Records contained in a dataset
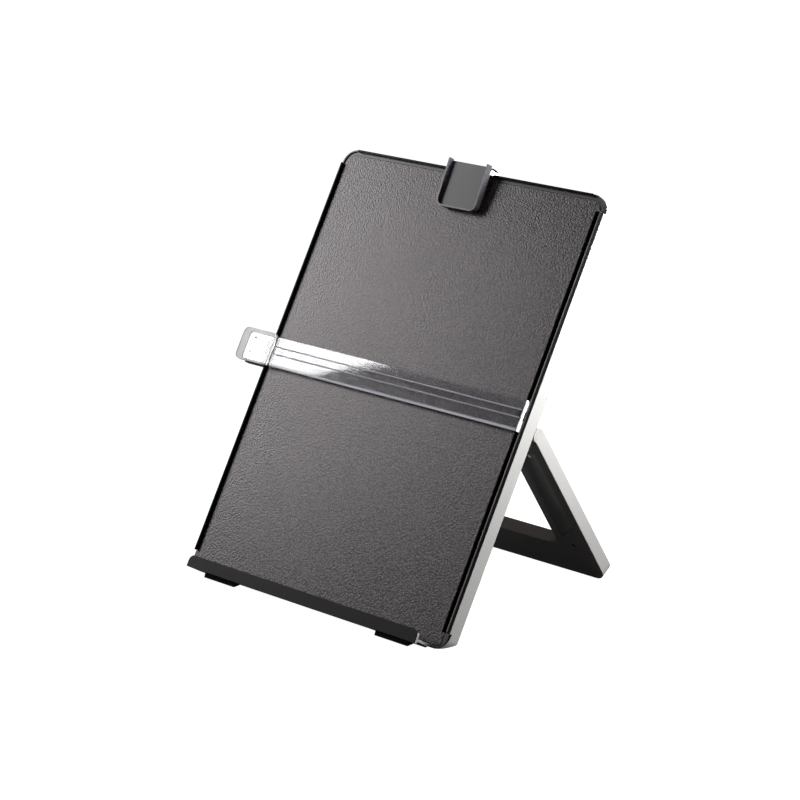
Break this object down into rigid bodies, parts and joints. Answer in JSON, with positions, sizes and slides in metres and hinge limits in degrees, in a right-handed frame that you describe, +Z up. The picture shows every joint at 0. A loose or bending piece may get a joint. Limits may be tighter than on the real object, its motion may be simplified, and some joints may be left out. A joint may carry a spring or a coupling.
{
  "type": "desk copy holder",
  "caption": "Reclined document stand with textured board, page ledge, spring clip, sliding clear line guide and a folding easel leg.",
  "frame": {"origin": "on the desk, in the middle of the board's flat bottom face", "axes": "+Z up, +X to the reader's right, +Y away from the reader"},
  "size_m": [0.2503, 0.1894, 0.2692],
  "materials": {
    "panel_plastic": "grained",
    "tray_plastic": "satin",
    "rail_plastic": "smooth",
    "silver_plastic": "satin silver paint",
    "ledge_plastic": "fine texture",
    "clip_plastic": "satin",
    "clear_plastic": "polished clear acrylic",
    "liner_plastic": "satin",
    "rubber": "matt",
    "steel": "zinc plated",
    "nylon": "natural"
  },
  "bodies": {
    "root": {"front_tray": "tray_plastic", "face_panel": "panel_plastic", "rail_left": "rail_plastic", "rail_right": "rail_plastic", "rail_top_left": "rail_plastic", "rail_top_right": "rail_plastic", "back_shell": "silver_plastic", "shell_screws": "steel", "ledge_bracket": "silver_plastic", "ledge_cover": "ledge_plastic", "ledge_screws": "steel", "front_foot_left": "rubber", "front_foot_right": "rubber", "clip_bracket": "rail_plastic", "clip_bracket_screws": "steel", "clip_pin": "steel", "clip_spring": "steel", "hinge_block_left": "liner_plastic", "hinge_block_right": "liner_plastic", "hinge_block_screws": "steel", "hinge_pin_left": "steel", "hinge_pin_right": "steel", "pin_retainers": "steel", "friction_washers": "steel"},
    "clip": {"clip_lever": "clip_plastic", "clip_pad": "rubber"},
    "guide": {"guide_bar": "clear_plastic", "guide_hook": "clear_plastic", "guide_shoe": "rail_plastic", "guide_runner": "rail_plastic", "guide_spring": "steel", "guide_rivets": "steel"},
    "stand": {"hinge_bush_left": "nylon", "hinge_bush_right": "nylon", "hinge_plugs": "silver_plastic", "leg_shell": "silver_plastic", "leg_liner": "liner_plastic", "leg_screws": "steel", "rear_foot_left": "rubber", "rear_foot_right": "rubber"}
  },
  "joints": [
    {"name": "guide_slide", "type": "slide", "parent": "root", "child": "guide", "axis": [0, 0.5195, 0.8545], "range_m": [-0.13, 0.11]},
    {"name": "clip_hinge", "type": "hinge", "parent": "root", "child": "clip", "pos_m": [0, 0.14524, 0.25409], "axis": [1, 0, 0], "range_deg": [-18, 0], "stiffness_Nm_per_rad": 0.25, "springref_deg": 17.19, "deforming": ["clip_spring"]},
    {"name": "leg_fold", "type": "hinge", "parent": "root", "child": "stand", "pos_m": [0, 0.08452, 0.1185], "axis": [-1, 0, 0], "range_deg": [0, 65]}
  ]
}
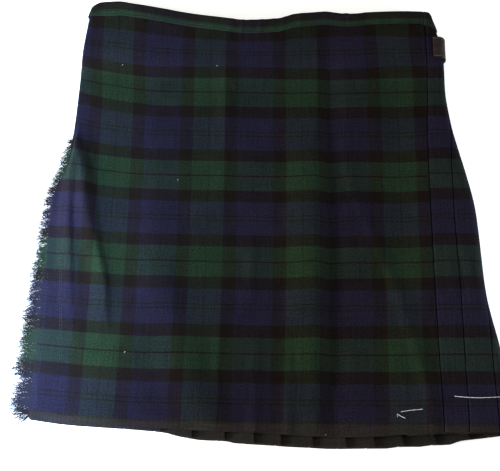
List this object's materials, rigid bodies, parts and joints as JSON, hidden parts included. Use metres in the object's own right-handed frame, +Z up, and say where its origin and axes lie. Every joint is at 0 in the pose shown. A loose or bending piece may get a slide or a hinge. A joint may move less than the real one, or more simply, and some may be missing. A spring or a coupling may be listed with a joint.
{
  "type": "scottish kilt laid flat",
  "caption": "Knee-length pleated tartan wrap skirt laid flat on its back, fringed over-apron up, with hip straps",
  "frame": {"origin": "centre of the laid garment's outline, on the surface that it lies on", "axes": "+X towards the pleats that show beside the over-apron (the wearer's left), +Y towards the waist, +Z up from the surface through the front"},
  "size_m": [0.6162, 0.6288, 0.0248],
  "materials": {
    "tartan_wool": "matte twill wool in dark green, navy and black checks",
    "fringe_yarn": "loose matte wool yarn",
    "strap_leather": "worn satin leather",
    "buckle_steel": "plain satin steel"
  },
  "bodies": {
    "root": {"over_apron": "tartan_wool", "under_apron": "tartan_wool", "pleated_back": "tartan_wool", "waistband_apron": "tartan_wool", "waistband_back": "tartan_wool", "apron_fringe": "fringe_yarn", "tucked_fringe": "fringe_yarn", "hip_tab": "strap_leather", "apron_strap": "strap_leather", "hip_buckle": "buckle_steel", "apron_buckle": "buckle_steel"}
  },
  "joints": []
}
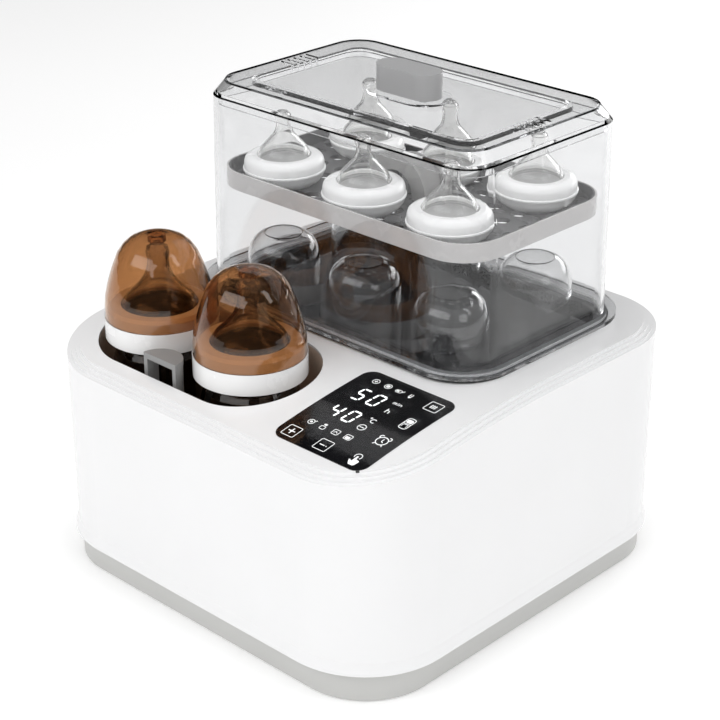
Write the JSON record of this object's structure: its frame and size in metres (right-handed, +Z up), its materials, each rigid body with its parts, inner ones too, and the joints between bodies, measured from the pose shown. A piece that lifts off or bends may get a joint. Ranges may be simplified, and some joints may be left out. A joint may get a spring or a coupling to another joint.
{
  "type": "bottle sterilizer",
  "caption": "Countertop steam sterilizer and dryer with a clear lidded hood over a teat tray and bottle rack, a bottle-warming well with two capped bottles, and a touch panel.",
  "frame": {"origin": "centre of the footprint's bounding box, at the underside of the feet", "axes": "+Z up, front (the bottle well and touch panel) faces -Y, +X to the right as seen from the front"},
  "size_m": [0.3, 0.3032, 0.318],
  "materials": {
    "white_gloss": "smooth white gloss",
    "pan_grey": "satin light grey",
    "panel_black": "polished black",
    "board_green": "solder resist",
    "foot_rubber": "matte",
    "screw_steel": "zinc plated",
    "basin_metal": "non-stick coating",
    "heater_alu": "cast",
    "sensor_black": "moulded",
    "tub_metal": "dark non-stick coating",
    "seal_grey": "translucent silicone",
    "duct_grey": "moulded",
    "motor_steel": "turned",
    "filter_foam": "open fleece",
    "inlet_black": "moulded",
    "pin_brass": "plated",
    "clear_hood": "clear, polished",
    "handle_grey": "satin",
    "tray_grey": "fine satin",
    "teat_silicone": "clear silicone",
    "dome_clear": "clear, polished",
    "basket_grey": "satin",
    "bottle_clear": "clear",
    "collar_white": "smooth white",
    "cap_amber": "clear amber, polished"
  },
  "bodies": {
    "base": {"housing_shell": "white_gloss", "top_deck": "white_gloss", "control_glass": "panel_black", "display_board": "board_green", "base_pan": "pan_grey", "rubber_feet": "foot_rubber", "base_screws": "screw_steel", "warmer_basin": "basin_metal", "warmer_heater": "heater_alu", "warmer_sensor": "sensor_black", "basin_pillars": "duct_grey", "steam_tub": "tub_metal", "chamber_gasket": "seal_grey", "steam_heater": "heater_alu", "steam_thermostat": "sensor_black", "fan_casing": "duct_grey", "fan_motor": "motor_steel", "air_duct": "duct_grey", "air_heater": "heater_alu", "power_board": "board_green", "power_inlet": "inlet_black", "inlet_pins": "pin_brass"},
    "fan": {"fan_impeller": "duct_grey"},
    "filter": {"filter_cover": "white_gloss", "air_filter": "filter_foam"},
    "hood": {"hood_wall": "clear_hood"},
    "lid": {"lid_shell": "clear_hood", "lid_handle": "handle_grey", "lid_screws": "screw_steel"},
    "rack": {"bottle_rack": "tray_grey"},
    "domes": {"cap_domes": "dome_clear"},
    "tray": {"teat_tray": "tray_grey", "tray_handle": "tray_grey"},
    "teats": {"tray_collars": "collar_white", "tray_teats": "teat_silicone"},
    "basket": {"bottle_basket": "basket_grey"},
    "bottle_a": {"bottle_a_body": "bottle_clear"},
    "collar_a": {"bottle_a_collar": "collar_white", "bottle_a_teat": "teat_silicone"},
    "cap_a": {"bottle_a_cap": "cap_amber"},
    "bottle_b": {"bottle_b_body": "bottle_clear"},
    "collar_b": {"bottle_b_collar": "collar_white", "bottle_b_teat": "teat_silicone"},
    "cap_b": {"bottle_b_cap": "cap_amber"}
  },
  "joints": [
    {"name": "fan_spin", "type": "hinge", "parent": "base", "child": "fan", "pos_m": [0.075, 0.1195, 0.052], "axis": [0, 1, 0], "continuous": true},
    {"name": "filter_pull", "type": "slide", "parent": "base", "child": "filter", "axis": [0, 1, 0], "range_m": [0, 0.06]},
    {"name": "hood_lift", "type": "slide", "parent": "base", "child": "hood", "axis": [0, 0, 1], "range_m": [0, 0.35]},
    {"name": "lid_lift", "type": "slide", "parent": "hood", "child": "lid", "axis": [0, 0, 1], "range_m": [0, 0.4]},
    {"name": "rack_lift", "type": "slide", "parent": "base", "child": "rack", "axis": [0, 0, 1], "range_m": [0, 0.175]},
    {"name": "domes_lift", "type": "slide", "parent": "rack", "child": "domes", "axis": [0, 0, 1], "range_m": [0, 0.12]},
    {"name": "tray_lift", "type": "slide", "parent": "rack", "child": "tray", "axis": [0, 0, 1], "range_m": [0, 0.2]},
    {"name": "teats_lift", "type": "slide", "parent": "tray", "child": "teats", "axis": [0, 0, 1], "range_m": [0, 0.15]},
    {"name": "basket_lift", "type": "slide", "parent": "base", "child": "basket", "axis": [0, 0, 1], "range_m": [0, 0.2]},
    {"name": "bottle_a_lift", "type": "slide", "parent": "basket", "child": "bottle_a", "axis": [0, 0, 1], "range_m": [0, 0.15]},
    {"name": "collar_a_turn", "type": "hinge", "parent": "bottle_a", "child": "collar_a", "pos_m": [-0.0905, -0.0897, 0.165], "axis": [0, 0, 1], "range_deg": [0, 90]},
    {"name": "cap_a_lift", "type": "slide", "parent": "collar_a", "child": "cap_a", "axis": [0, 0, 1], "range_m": [0, 0.08]},
    {"name": "bottle_b_lift", "type": "slide", "parent": "basket", "child": "bottle_b", "axis": [0, 0, 1], "range_m": [0, 0.15]},
    {"name": "collar_b_turn", "type": "hinge", "parent": "bottle_b", "child": "collar_b", "pos_m": [-0.008, -0.0897, 0.165], "axis": [0, 0, 1], "range_deg": [0, 90]},
    {"name": "cap_b_lift", "type": "slide", "parent": "collar_b", "child": "cap_b", "axis": [0, 0, 1], "range_m": [0, 0.08]}
  ],
  "couplings": [
    {"joint": "rack_lift", "follows": "hood_lift", "ratio": 0.5},
    {"joint": "domes_lift", "follows": "lid_lift", "ratio": 0.3},
    {"joint": "tray_lift", "follows": "lid_lift", "ratio": 0.5},
    {"joint": "teats_lift", "follows": "lid_lift", "ratio": 0.375}
  ]
}
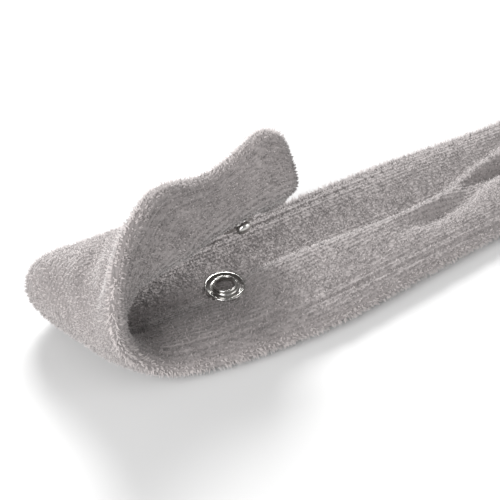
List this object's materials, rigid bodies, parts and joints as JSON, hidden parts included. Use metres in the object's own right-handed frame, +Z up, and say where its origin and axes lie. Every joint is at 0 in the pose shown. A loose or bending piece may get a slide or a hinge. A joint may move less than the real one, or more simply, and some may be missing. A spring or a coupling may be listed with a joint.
{
  "type": "padded snap strap",
  "caption": "Padded strap of grey knitted velour with a snap-closed loop at each end; one loop is snapped shut and the other peeled open.",
  "frame": {"origin": "middle of the strap on the surface that it lies on, halfway between the two sockets", "axes": "+X along the strap from the peeled loop to the snapped loop, +Y across it away from the viewer, +Z up out of its inner face"},
  "size_m": [0.269, 0.05, 0.0412],
  "materials": {
    "velour": "knitted velour with a soft pile, warm light grey",
    "wadding": "soft polyester wadding",
    "patch_cloth": "plain woven reinforcing cloth",
    "plated_steel": "bright nickel plate",
    "spring_steel": "plain spring wire"
  },
  "bodies": {
    "middle": {"middle_inner_velour": "velour", "middle_wadding": "wadding", "middle_outer_velour": "velour", "left_socket": "plated_steel", "left_socket_spring": "spring_steel", "left_socket_prong_ring": "plated_steel", "left_socket_patch": "patch_cloth", "right_socket": "plated_steel", "right_socket_spring": "spring_steel", "right_socket_prong_ring": "plated_steel", "right_socket_patch": "patch_cloth"},
    "left_fold_lower": {"left_fold_lower_inner_velour": "velour", "left_fold_lower_wadding": "wadding", "left_fold_lower_outer_velour": "velour"},
    "left_fold_upper": {"left_fold_upper_inner_velour": "velour", "left_fold_upper_wadding": "wadding", "left_fold_upper_outer_velour": "velour"},
    "left_flap": {"left_flap_inner_velour": "velour", "left_flap_wadding": "wadding", "left_flap_outer_velour": "velour", "left_stud": "plated_steel", "left_stud_prong_ring": "plated_steel", "left_stud_patch": "patch_cloth"},
    "right_fold_lower": {"right_fold_lower_inner_velour": "velour", "right_fold_lower_wadding": "wadding", "right_fold_lower_outer_velour": "velour"},
    "right_fold_upper": {"right_fold_upper_inner_velour": "velour", "right_fold_upper_wadding": "wadding", "right_fold_upper_outer_velour": "velour"},
    "right_flap": {"right_flap_inner_velour": "velour", "right_flap_wadding": "wadding", "right_flap_outer_velour": "velour", "right_stud": "plated_steel", "right_stud_prong_ring": "plated_steel", "right_stud_patch": "patch_cloth"}
  },
  "joints": [
    {"name": "left_fold_open", "type": "hinge", "parent": "middle", "child": "left_fold_lower", "pos_m": [-0.12197, 0.00906, 0.00408], "axis": [0.2416, -0.97, 0.0267], "range_deg": [-3, 50], "deforming": ["left_fold_lower_inner_velour", "left_fold_lower_wadding", "left_fold_lower_outer_velour"]},
    {"name": "left_fold_open_crown", "type": "hinge", "parent": "left_fold_lower", "child": "left_fold_upper", "pos_m": [-0.1265, 0.01024, 0.01128], "axis": [0.1397, -0.9702, 0.1978], "range_deg": [-3, 50], "deforming": ["left_fold_upper_inner_velour", "left_fold_upper_wadding", "left_fold_upper_outer_velour"]},
    {"name": "left_fold_open_flap", "type": "hinge", "parent": "left_fold_upper", "child": "left_flap", "pos_m": [-0.12256, 0.01248, 0.01859], "axis": [0.229, -0.9033, 0.3627], "range_deg": [-3, 50]},
    {"name": "right_fold_open", "type": "hinge", "parent": "middle", "child": "right_fold_lower", "pos_m": [0.13127, 0, 0.00424], "axis": [0, 1, 0], "range_deg": [0, 60], "deforming": ["right_fold_lower_inner_velour", "right_fold_lower_wadding", "right_fold_lower_outer_velour"]},
    {"name": "right_fold_open_crown", "type": "hinge", "parent": "right_fold_lower", "child": "right_fold_upper", "pos_m": [0.13492, 0, 0.01195], "axis": [0, 1, 0], "range_deg": [0, 60], "deforming": ["right_fold_upper_inner_velour", "right_fold_upper_wadding", "right_fold_upper_outer_velour"]},
    {"name": "right_fold_open_flap", "type": "hinge", "parent": "right_fold_upper", "child": "right_flap", "pos_m": [0.12951, 0, 0.01855], "axis": [0, 1, 0], "range_deg": [0, 60]}
  ],
  "couplings": [
    {"joint": "left_fold_open_crown", "follows": "left_fold_open", "ratio": 1},
    {"joint": "left_fold_open_flap", "follows": "left_fold_open", "ratio": 1},
    {"joint": "right_fold_open_crown", "follows": "right_fold_open", "ratio": 1},
    {"joint": "right_fold_open_flap", "follows": "right_fold_open", "ratio": 1}
  ]
}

* **WHAT THIS TASK INVOLVES**
Examine the listing and say how many of its lines contain the string "from". Give the number alone.

* **EXERCISE RESULT**
5